# DRA P3：DRA 工作流程与源码分析


![dra-p3.jpg](https://img.lixueduan.com/kubernetes/cover/dra-p3.jpg)

前两篇我们完成了 DRA 的部署实战和核心概念拆解，知道了 ResourceSlice、DeviceClass、ResourceClaim 各自的职责和协作方式。

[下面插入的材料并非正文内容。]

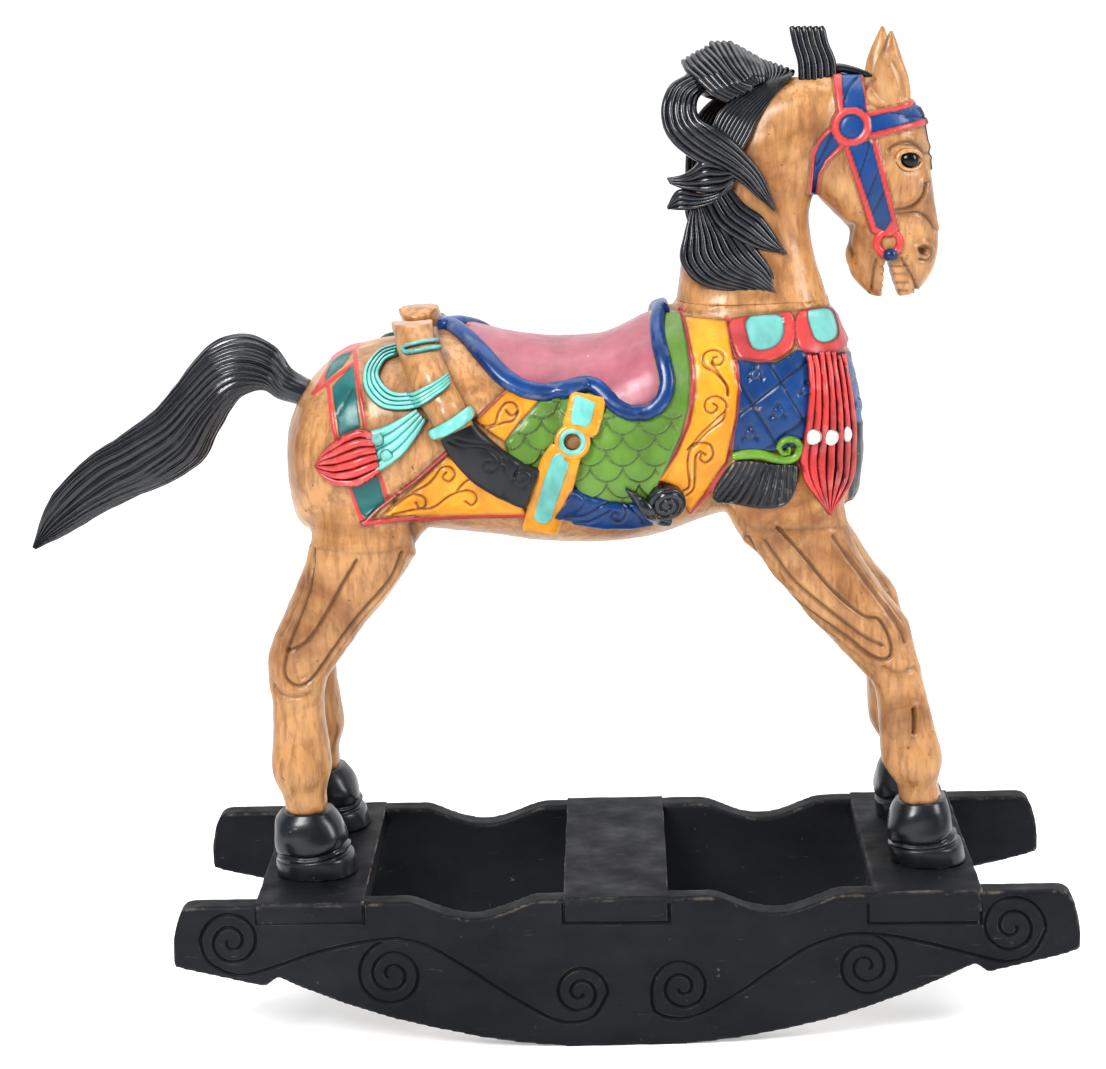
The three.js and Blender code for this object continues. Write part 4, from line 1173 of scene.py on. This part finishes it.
# Cords: a loop round the hilt, its lower collar, the rope over the rump and the cords to the tassel
HILT_LOOP = [(437, 341), (421, 343.6), (408.5, 346), (404.5, 349.6), (408.5, 353), (421.5, 351.2), (438.5, 348)]
HILT_COLLAR = [(434.5, 433), (441, 431.5), (449, 427.5), (458, 421.5), (466, 414.5), (470, 409.5)]
bands = both(laid(trim_tree, HILT_LOOP, 2.9, 4.0, 1.0, steps=10, rounds=2, sides=12))
bands += both(laid(trim_tree, HILT_COLLAR, [6.0, 7.2, 7.4, 7.4, 7.2, 5.5], 6.5, 1.5, steps=8, rounds=4,
                   sides=20, power=0.8))
bands += side_by_side(trim_tree, ROPE_OUT, ROPE_IN, 4, 1.5, [3, 3], rounds=8)
bands += side_by_side(skin_tree, CORDS_TOP, CORDS_LOW, 4, 1.1, [3, 2, 1.5, 1.5])
cords = make("cords", merge(bands))
cord_tree = tree_of(body, cords)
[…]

但还有一个问题没回答：**从 Pod 提交到 GPU 可用，中间到底发生了什么？每个组件具体做了哪些事？**

本篇逐阶段拆解 DRA 的端到端工作流，每个阶段结合 NVIDIA DRA Driver 源码分析，然后深入调度器分配算法。

<!--more-->


## 1. 端到端工作流概览

以 P1 的 `gpu-test-pod` 为例，从 Pod 提交到 GPU 可用，完整流程分为六个阶段：

| 阶段 | 触发者 | 动作 |
|------|--------|----------|
| 1. 设备注册 | DRA Driver | NVML 扫描 GPU → 注册到 Kubelet → 发布 ResourceSlice |
| 2. 分类定义 | Admin / Helm | 创建 DeviceClass（CEL 选择器） |
| 3. 用户声明需求 | User | 创建 Pod + ResourceClaimTemplate → Controller 生成 ResourceClaim |
| 4. 调度器分配 | Scheduler | PreFilter 构建分配器 → Filter 选节点 + 选设备 → Reserve → PreBind 持久化 |
| 5. 设备准备与注入 | Kubelet → Driver → CDI | NodePrepareResources → 生成 CDI 描述 → 容器运行时注入设备 |
| 6. Pod 运行与清理 | Kubelet + Controller | NodeUnprepareResources → Controller 清除分配 → 设备回可用 |

![DRA 端到端工作流](https://img.lixueduan.com/kubernetes/dra/dra-p2-flowchart-dra-allocation.jpg)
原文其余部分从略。